I’ve just came across a video about how Boston’s Chinatown is under threat of gentrification. Well if the Chinatown gentrifies, then it will no longer be a Chinatown. Instead it will become a neighborhood consisting almost exclusively of affluent white people. So there you see some of the negative consequences of gentrification.

It’s only a negative if you think Chinatown is better than a neighborhood of affluent white people.

I should at least tell you that there’s nothing wrong with having a Chinatown. Chinatowns are often well kept and they always thrive well. So if you want to know why gentrification is bad, then it’s because it can threaten well kept neighborhoods as well. All those affluent whites should instead live in those expensive suburban communities.

“Go back to the suburbs, Whitey!”

Isn’t that white flight, that drains the cities of much-needed tax revenue?

Combining this and other threads, it looks like if white people leave a neighborhood, it reduces taxes collected, lowers school performance, and upheaves communities, therefore it is a case of bad “white flight”. However, once they are gone, they are not allowed to come back because it increases taxes, home values, and school performance through the evil process of “gentrification”

Or something.

Do you consider yourself to have prejudiced views on race?

You mean the Chinatown that used to be on the edge of the Combat Zone, Boston’s Red Light District? The current Chinatown is quite gentrified from the Chinatown I grew up near.

Don’t Chinese people become affluent where you come from?

Are there any other neighborhoods you want to keep segregated besides Chinatowns and Expensive, White Suburban Communities?

Um it’s the gentrified neighborhoods that are segregated. They are almost exclusively white, with little or no people of color. Just take a look at Brixton in London. All the blacks that lived there are just about gone and they have been largely replaced by whites.

Okay.

So let’s imagine an affluent family: the Smiths.

The Smiths decide that they would like to move to Ethnictown, USA. They’ve found a beautiful old home at a great price. The owners are willing to sell.

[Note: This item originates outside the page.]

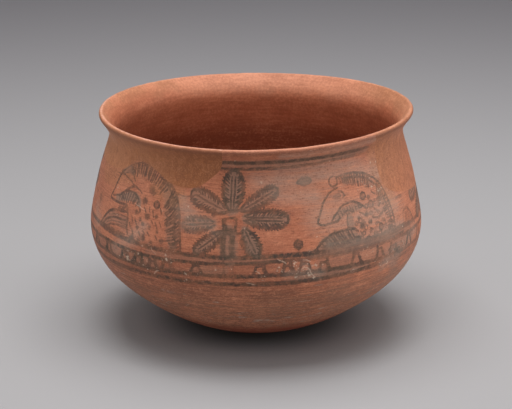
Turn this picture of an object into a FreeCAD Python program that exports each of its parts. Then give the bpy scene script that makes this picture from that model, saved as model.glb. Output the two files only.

Who should be enforcing your point of view? Should the federal government step in and kibosh the sale? Should the local government require racial background checks before allowing sales in historic neighborhoods?

What, exactly, is your solution? “Revitalization” is not a solution, because that’s not going to stop your Affluent White People from buying property in neighborhoods they see as desirable.

Poor people should be dropped into the machinery of industry so their blood can oil the gears.
…err, ahh… by which I mean I favour subsidized housing for urban dwellers, but not if it accelerates decay.

Um, that’s dodge, not an answer to the question. You want to keep Chinatown as Chinatown. Is it OK if less affluent white people move there as long as they don’t improve the housing? How much improvement, if any, can a white person do if she moves into Chinatown?

Don’t tell me about other places. Tell me about your plan for Chinatown. What is and is not allowed, according to you?

You didn’t take a look at the references I cited.

You (presumably) didn’t write those references. I want to know Nadnerb’s solution.

Have you ever been to Boston’s Chinatown? It used to be a pit. It’s much nicer now, and there is excellent Chinese culture moving out further from the city.

To get things straight, would “gentrification” as a term describe what’s happening to San Francisco and the Bay Area’s housing markets? What about Hawaii, where housing is being bought up by outside investors and buyers looking for AirB&B cash cows? My instinct tells me that these are different, but I want to be sure.

What do people think happens to all the former residents who can’t afford the gentrified area anymore and are forced to leave? It seems to me that, as a housing issue, it’s not doing any better than just shifting the problem around like three card monte. So I would hesitate to unflinchingly call it a universally “good thing.”

I feel this phenomenon is more like “Amazonification”, at least in San Francisco.